**WHAT YOU SHOULD DO**. Extract each line of the data below exactly as written.

**SUPPLIED DATA**.
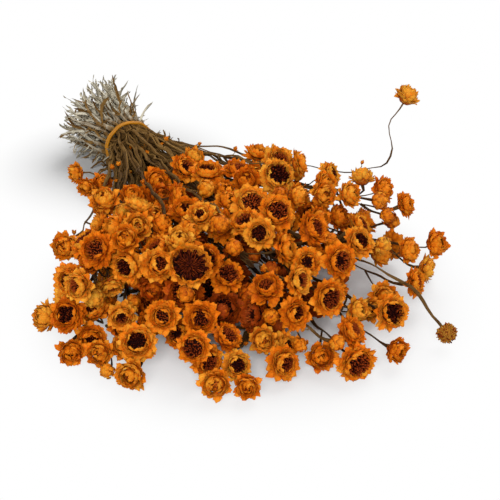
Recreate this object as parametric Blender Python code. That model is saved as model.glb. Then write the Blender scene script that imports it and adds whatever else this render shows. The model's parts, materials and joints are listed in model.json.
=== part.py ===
"""A tied bunch of dried, dyed winged everlasting (ammobium), lying on a table.

The bunch lies along Y: the cut ends of its stems point to +Y and its flowers fan out to -Y.
Every flowering stem is one solid, with its side shoots and its flower heads, and a rubber
band holds them together. The stems start side by side in rings inside the band. Their
courses are drawn as curves, and are then settled: whatever is too close is pushed apart, and
nothing goes below the table. The finished bunch is moved so that the origin is in the middle
of its box, on the table.
"""

import math

import bmesh
import bpy
import numpy as np
from mathutils import Matrix, Vector

# ---- Driving dimensions, in metres and radians -------------------------------------------

STEMS_IN_RINGS = (1, 6, 12, 18, 22)  # stems in the band, from the middle outwards
STEM_PITCH = 0.0048  # from one ring of stems to the next
STEM_RADIUS = 0.0022  # of a stem where it is tied
TIP_RADIUS = 0.0012  # of a stem under its flower
SHOOT_RADIUS = 0.0011  # of a side shoot

BUTT_LENGTH = 0.098  # of the cut ends behind the band
BUTT_SLANT = 0.75  # how much longer they are towards +X, in metres per metre
BUTT_FLARE = (1.75, 1.40)  # how much wider and higher the cut ends stand than the tied stems
BUTT_LEAN = -0.004  # of the cut ends across, away from the band's middle
REACH = (0.110, 0.350)  # from the band to the nearest and the furthest flowers
FAN = math.radians(31)  # half of the fan's angle, seen from above
# The heap of flowers: (distance from the band, height of its uppermost flowers).
MOUND = ((0.08, 0.030), (0.12, 0.042), (0.16, 0.056), (0.20, 0.067), (0.25, 0.067),
         (0.30, 0.053), (0.34, 0.032), (0.37, 0.016))

# Of a flower head, smallest and largest.
FLOWER_RADII = {"open": (0.0090, 0.0118), "half": (0.0082, 0.0104), "bud": (0.0054, 0.0078),
                "spent": (0.0070, 0.0070), "giant": (0.0140, 0.0140), "whip": (0.0100, 0.0100),
                "early": (0.0066, 0.0066)}
ROUND_KINDS = ("bud", "early", "spent")
NEARER_LARGER = 0.20  # how much larger a flower is at the band than at the far end of the fan
SIDE_SHOOTS = (3, 3, 2, 3, 2)  # on one stem after the other
SHOOTS_BY_HAND = {"whip": 0, "spent": 0, "early": 2}
SHOOT_LENGTH = (0.020, 0.044)

BAND_WIDTH = 0.0042
BAND_THICKNESS = 0.0014
BAND_ROOM = 0.0010  # between the outer stems and the band, as they slant through it
GAP = 0.0004  # kept between neighbours that touch

DYE_COLOUR = (0.80, 0.29, 0.03)
RUBBER_COLOUR = (0.72, 0.38, 0.04)
SIDES = 5  # of every tube
SEED = 11

BUNDLE_RADIUS = (len(STEMS_IN_RINGS) - 1) * STEM_PITCH
TIE_HEIGHT = BUNDLE_RADIUS * BUTT_FLARE[1] + STEM_RADIUS

# Shares of a stem's way from the band to its flower, where it may bend.
STATIONS = (0.05, 0.13, 0.24, 0.37, 0.51, 0.65, 0.78, 0.90)
FORKS = (6, 7, 5, 4)  # the stations that side shoots leave from, in that order
NECK = 0.013  # of straight stalk under a flower's middle
NECK_ROOM = 0.0021  # round that stalk, which widens into the flower

# Flower heads: (share of the radius along the axis, share of the radius across it).
OPEN_PROFILE = ((-0.62, 0.34), (0.02, 1.0), (0.42, 0.62))
OPEN_TOP = 0.52
BUD_PROFILE = ((-0.72, 0.36), (-0.1, 0.98), (0.55, 0.66))
BUD_TOP = 0.92

# Flowers round the edge of the heap and on its top, from left to right:
# (degrees from the middle of the fan, distance, height, kind).
EDGE = ((-34, 0.205, 0.040, "half"), (-33, 0.266, 0.020, "half"), (-29, 0.272, 0.026, "open"),
        (-28, 0.295, 0.012, "half"), (-28, 0.252, 0.045, "open"), (-24, 0.310, 0.008, "bud"),
        (-21, 0.317, 0.011, "half"), (-22, 0.281, 0.030, "open"), (-17, 0.289, 0.032, "open"),
        (-13, 0.293, 0.072, "giant"), (-12, 0.319, 0.016, "open"), (-12, 0.339, 0.011, "half"),
        (-12, 0.300, 0.036, "open"), (-9, 0.346, 0.011, "half"), (-4, 0.332, 0.015, "open"),
        (-5, 0.315, 0.022, "half"), (3, 0.354, 0.011, "open"), (2, 0.343, 0.022, "bud"),
        (8, 0.359, 0.013, "half"), (0, 0.309, 0.055, "open"), (3, 0.323, 0.045, "open"),
        (-1, 0.314, 0.034, "open"), (12, 0.294, 0.058, "open"), (7, 0.304, 0.056, "open"),
        (10, 0.340, 0.028, "open"), (18, 0.321, 0.024, "open"),
        (25, 0.311, 0.035, "half"), (23, 0.297, 0.030, "half"), (29, 0.274, 0.048, "open"),
        (25, 0.264, 0.055, "bud"), (22, 0.244, 0.060, "half"), (20, 0.196, 0.071, "open"),
        (23, 0.172, 0.063, "open"), (0, 0.128, 0.052, "open"), (-11, 0.128, 0.044, "half"))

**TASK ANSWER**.
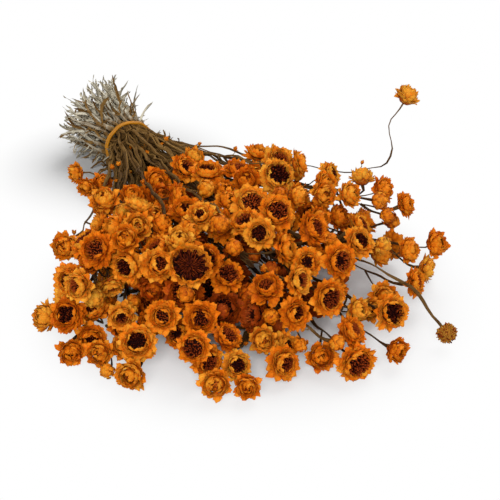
Recreate this object as parametric Blender Python code. That model is saved as model.glb. Then write the Blender scene script that imports it and adds whatever else this render shows. The model's parts, materials and joints are listed in model.json.
=== part.py ===
"""A tied bunch of dried, dyed winged everlasting (ammobium), lying on a table.

The bunch lies along Y: the cut ends of its stems point to +Y and its flowers fan out to -Y.
Every flowering stem is one solid, with its side shoots and its flower heads, and a rubber
band holds them together. The stems start side by side in rings inside the band. Their
courses are drawn as curves, and are then settled: whatever is too close is pushed apart, and
nothing goes below the table. The finished bunch is moved so that the origin is in the middle
of its box, on the table.
"""

import math

import bmesh
import bpy
import numpy as np
from mathutils import Matrix, Vector

# ---- Driving dimensions, in metres and radians -------------------------------------------

STEMS_IN_RINGS = (1, 6, 12, 18, 22)  # stems in the band, from the middle outwards
STEM_PITCH = 0.0048  # from one ring of stems to the next
STEM_RADIUS = 0.0022  # of a stem where it is tied
TIP_RADIUS = 0.0012  # of a stem under its flower
SHOOT_RADIUS = 0.0011  # of a side shoot

BUTT_LENGTH = 0.098  # of the cut ends behind the band
BUTT_SLANT = 0.75  # how much longer they are towards +X, in metres per metre
BUTT_FLARE = (1.75, 1.40)  # how much wider and higher the cut ends stand than the tied stems
BUTT_LEAN = -0.004  # of the cut ends across, away from the band's middle
REACH = (0.110, 0.350)  # from the band to the nearest and the furthest flowers
FAN = math.radians(31)  # half of the fan's angle, seen from above
# The heap of flowers: (distance from the band, height of its uppermost flowers).
MOUND = ((0.08, 0.030), (0.12, 0.042), (0.16, 0.056), (0.20, 0.067), (0.25, 0.067),
         (0.30, 0.053), (0.34, 0.032), (0.37, 0.016))

# Of a flower head, smallest and largest.
FLOWER_RADII = {"open": (0.0090, 0.0118), "half": (0.0082, 0.0104), "bud": (0.0054, 0.0078),
                "spent": (0.0070, 0.0070), "giant": (0.0140, 0.0140), "whip": (0.0100, 0.0100),
                "early": (0.0066, 0.0066)}
ROUND_KINDS = ("bud", "early", "spent")
NEARER_LARGER = 0.20  # how much larger a flower is at the band than at the far end of the fan
SIDE_SHOOTS = (3, 3, 2, 3, 2)  # on one stem after the other
SHOOTS_BY_HAND = {"whip": 0, "spent": 0, "early": 2}
SHOOT_LENGTH = (0.020, 0.044)

BAND_WIDTH = 0.0042
BAND_THICKNESS = 0.0014
BAND_ROOM = 0.0010  # between the outer stems and the band, as they slant through it
GAP = 0.0004  # kept between neighbours that touch

DYE_COLOUR = (0.80, 0.29, 0.03)
RUBBER_COLOUR = (0.72, 0.38, 0.04)
SIDES = 5  # of every tube
SEED = 11

BUNDLE_RADIUS = (len(STEMS_IN_RINGS) - 1) * STEM_PITCH
TIE_HEIGHT = BUNDLE_RADIUS * BUTT_FLARE[1] + STEM_RADIUS

# Shares of a stem's way from the band to its flower, where it may bend.
STATIONS = (0.05, 0.13, 0.24, 0.37, 0.51, 0.65, 0.78, 0.90)
FORKS = (6, 7, 5, 4)  # the stations that side shoots leave from, in that order
NECK = 0.013  # of straight stalk under a flower's middle
NECK_ROOM = 0.0021  # round that stalk, which widens into the flower

# Flower heads: (share of the radius along the axis, share of the radius across it).
OPEN_PROFILE = ((-0.62, 0.34), (0.02, 1.0), (0.42, 0.62))
OPEN_TOP = 0.52
BUD_PROFILE = ((-0.72, 0.36), (-0.1, 0.98), (0.55, 0.66))
BUD_TOP = 0.92

# Flowers round the edge of the heap and on its top, from left to right:
# (degrees from the middle of the fan, distance, height, kind).
EDGE = ((-34, 0.205, 0.040, "half"), (-33, 0.266, 0.020, "half"), (-29, 0.272, 0.026, "open"),
        (-28, 0.295, 0.012, "half"), (-28, 0.252, 0.045, "open"), (-24, 0.310, 0.008, "bud"),
        (-21, 0.317, 0.011, "half"), (-22, 0.281, 0.030, "open"), (-17, 0.289, 0.032, "open"),
        (-13, 0.293, 0.072, "giant"), (-12, 0.319, 0.016, "open"), (-12, 0.339, 0.011, "half"),
        (-12, 0.300, 0.036, "open"), (-9, 0.346, 0.011, "half"), (-4, 0.332, 0.015, "open"),
        (-5, 0.315, 0.022, "half"), (3, 0.354, 0.011, "open"), (2, 0.343, 0.022, "bud"),
        (8, 0.359, 0.013, "half"), (0, 0.309, 0.055, "open"), (3, 0.323, 0.045, "open"),
        (-1, 0.314, 0.034, "open"), (12, 0.294, 0.058, "open"), (7, 0.304, 0.056, "open"),
        (10, 0.340, 0.028, "open"), (18, 0.321, 0.024, "open"),
        (25, 0.311, 0.035, "half"), (23, 0.297, 0.030, "half"), (29, 0.274, 0.048, "open"),
        (25, 0.264, 0.055, "bud"), (22, 0.244, 0.060, "half"), (20, 0.196, 0.071, "open"),
        (23, 0.172, 0.063, "open"), (0, 0.128, 0.052, "open"), (-11, 0.128, 0.044, "half"))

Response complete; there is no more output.